Take the responsive website for the clothing brand Kotn, for example. Its breakpoints are set to 960 px and 560 px. Notice the effects of these breakpoints as I shrink the browser window.
There’s more going on here than just shrinking widths of elements, though that is part of the design as well. But also, the content itself is changing
Responsive designs are the go-to for business websites with content-rich, highly interactive pages. Though they take more work to implement than purely fluid pages, a responsive design ensures that text, media, and interaction elements look great at any viewing width, especially when simply shrinking page elements width-wise doesn’t guarantee good usability or aesthetics.
When Should You Use Fluid Design?
Fluid design isn’t a one-size-fits-all solution, nor is responsive or adaptive design. These methods don’t have to be used in isolation, either — principles from any of them can be combined to improve the mobile experience.
When considering a fluid design, you should think about:
Audience metrics: Tracking tools like Google Analytics can segment your traffic by desktop, tablet, and mobile. Use metrics to inform where you put your design resources.

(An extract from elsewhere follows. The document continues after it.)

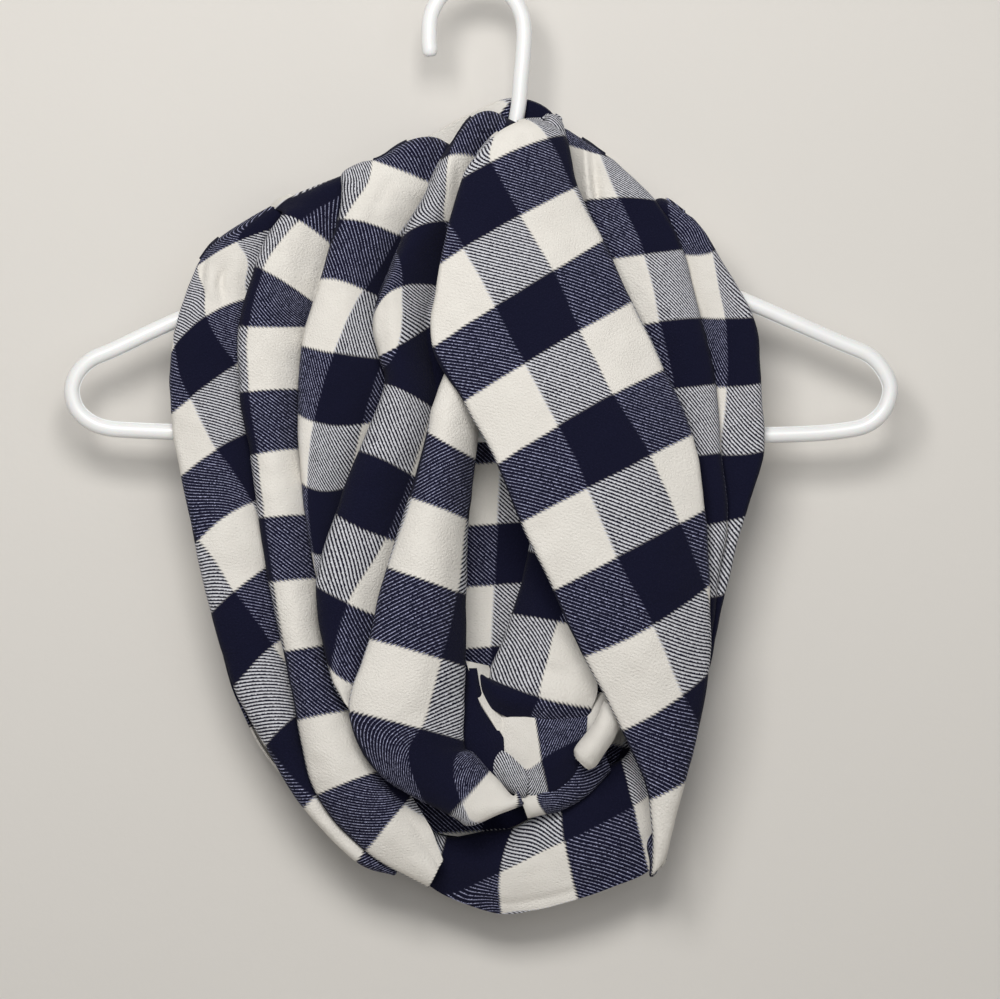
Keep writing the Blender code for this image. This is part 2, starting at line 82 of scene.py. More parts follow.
class Wire:
    """The output of a shader node, on which sums and products add their own nodes."""

    def __init__(self, finish, socket):
        self.finish = finish
        self.socket = socket

    def sum_of(self, operation, first, second=None):
        sockets = {0: first} if second is None else {0: first, 1: second}
        return self.finish.wire("ShaderNodeMath", {"operation": operation}, sockets)

    def __add__(self, other):
        return self.sum_of("ADD", self, other)

    def __radd__(self, other):
        return self.sum_of("ADD", other, self)

    def __sub__(self, other):
        return self.sum_of("SUBTRACT", self, other)

    def __rsub__(self, other):
        return self.sum_of("SUBTRACT", other, self)

    def __mul__(self, other):
        return self.sum_of("MULTIPLY", self, other)

    def __rmul__(self, other):
        return self.sum_of("MULTIPLY", other, self)

    def __truediv__(self, other):
        return self.sum_of("DIVIDE", self, other)

    def __abs__(self):
        return self.sum_of("ABSOLUTE", self)

    def fraction(self):
        return self.sum_of("FRACT", self)

    def clamped(self):
        return self.finish.wire("ShaderNodeClamp", {}, {"Value": self})


class Finish:
    """A material that is being put together from nodes."""

    def __init__(self, name):
        self.made = bpy.data.materials.new(name)
        self.made.use_nodes = True
        self.tree = self.made.node_tree
        self.shader = self.tree.nodes["Principled BSDF"]

    def node(self, kind, settings, sockets):
        made = self.tree.nodes.new(kind)
        for key, value in settings.items():
            if key == "stops":
                while len(made.color_ramp.elements) < len(value):
                    made.color_ramp.elements.new(1.0)
                for stop, (place, colour) in zip(made.color_ramp.elements, value):
                    stop.position = place
                    stop.color = colour
            else:
                setattr(made, key, value)
        self.feed(made, sockets)
        return made

    def feed(self, node, sockets):
        for key, value in sockets.items():
            if isinstance(value, Wire):
                self.tree.links.new(value.socket, node.inputs[key])
            else:
                node.inputs[key].default_value = value

    def wire(self, kind, settings, sockets, output=0):
        return Wire(self, self.node(kind, settings, sockets).outputs[output])

    def mix_colours(self, share, first, second):
        """Colours blended: all first at share 0, all second at share 1."""
        settings = {"data_type": "RGBA"}
        sockets = {0: share, 6: first, 7: second}
        return self.wire("ShaderNodeMix", settings, sockets, 2)

    def mottle(self, place, scale, detail):
        """Soft patches between 0 and 1, about scale of them to each unit of place."""
        sockets = {"Vector": place, "Scale": scale, "Detail": detail}
        return self.wire("ShaderNodeTexNoise", {}, sockets)

    def relief(self, height, strength, distance):
        """A normal that stands up with height, by distance metres at most."""
        sockets = {"Strength": strength, "Distance": distance, "Height": height}
        return self.wire("ShaderNodeBump", {}, sockets)


def gloss_plastic():
    """White plastic with the faint streaks of its flow in the mould, and finely scuffed."""
    finish = Finish("white_gloss_plastic")
    place = finish.wire("ShaderNodeTexCoord", {}, {}, OBJECT_PLACE)
    flow = finish.mottle(place, 38.0, 3.0)
    scuff = finish.mottle(place, 900.0, 2.0)
    bump = finish.relief(flow + scuff * 0.3, 0.08, 0.0004)
    finish.feed(finish.shader, {
        "Base Color": finish.mix_colours(flow, PLASTIC_SHADE, PLASTIC_LIGHT),
        "Roughness": 0.24 + scuff * 0.12,
        "IOR": 1.5,
        "Subsurface Weight": 0.08,
        "Subsurface Scale": 0.002,
        "Normal": bump,
    })
    return finish.made


def smooth_rows(rows, along):
    """Rows at fractional positions, on the smooth curve through every row of a table."""
    rows = np.asarray(rows, float)
    first = 2 * rows[:1] - rows[1:2]
    last = 2 * rows[-1:] - rows[-2:-1]
    padded = np.concatenate([first, rows, last])
    index = np.clip(np.floor(along).astype(int), 0, len(rows) - 2)
    part = (along - index).reshape((-1,) + (1,) * (rows.ndim - 1))
    a, b, c, d = (padded[index + step] for step in range(4))
    curve = 2 * b + (c - a) * part + (2 * a - 5 * b + 4 * c - d) * part**2
    return 0.5 * (curve + (3 * b - a - 3 * c + d) * part**3)


def rod(name, path, closed, radius, shift=(0.0, 0.0)):
    """A stretch of tube along a centre line, moved out of it by shift (outward, forward)."""
    table = path + path[:1] if closed else path
    line = smooth_rows(table, np.arange(0, len(table) - 1 + 1e-6, PATH_STEP))
    if closed:
        line = line[:-1]
    else:
        tip = len(TIP_SHARES)
        line = np.concatenate([table[:tip], line[round(tip / PATH_STEP):]])
    along = np.gradient(line, axis=0)
    along /= np.linalg.norm(along, axis=1)[:, None]
    line = line + shift[0] * np.stack([-along[:, 1], along[:, 0]], axis=1)
    curve = bpy.data.curves.new(name, "CURVE")
    curve.dimensions = "3D"
    curve.bevel_depth = radius * MM
    curve.bevel_resolution = 6 if radius > 1 else 1
    curve.use_fill_caps = True
    spline = curve.splines.new("POLY")
    spline.points.add(len(line) - 1)
    for point, (x, drop) in zip(spline.points, line):
        point.co = (x * MM, -shift[1] * MM, -drop * MM, 1)
    spline.use_cyclic_u = closed
    if not closed:
        for point, share in zip(spline.points, TIP_SHARES):
            point.radius = share
    holder = bpy.data.objects.new(name, curve)
    mesh = bpy.data.meshes.new_from_object(holder)
    bpy.data.objects.remove(holder, do_unlink=True)
    mesh.shade_smooth()
    made = bpy.data.objects.new(name, mesh)
    bpy.context.scene.collection.objects.link(made)
    return made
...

Site content: If your site is relatively light on text, media, and interactive features, you can get away with a purely fluid design on some or all pages. Otherwise, it’s better to incorporate adaptive and responsive principles. Mapping your layout with wireframes is helpful in this phase.
Resources: Because of their relative simplicity, fluid designs generally take less time, money, and effort to incorporate from scratch. However, website builders with out-of-the-box responsive page templates have made complex responsive pages more attainable for those lacking the design chops.
Lastly, if you incorporate fluid elements on your pages, test your site on a range of screen sizes, from smartphone to a large desktop browser window. Without specific instructions for how to accommodate specific dimensions, a purely fluid approach might not perfect your UX. But, it can get you pretty close.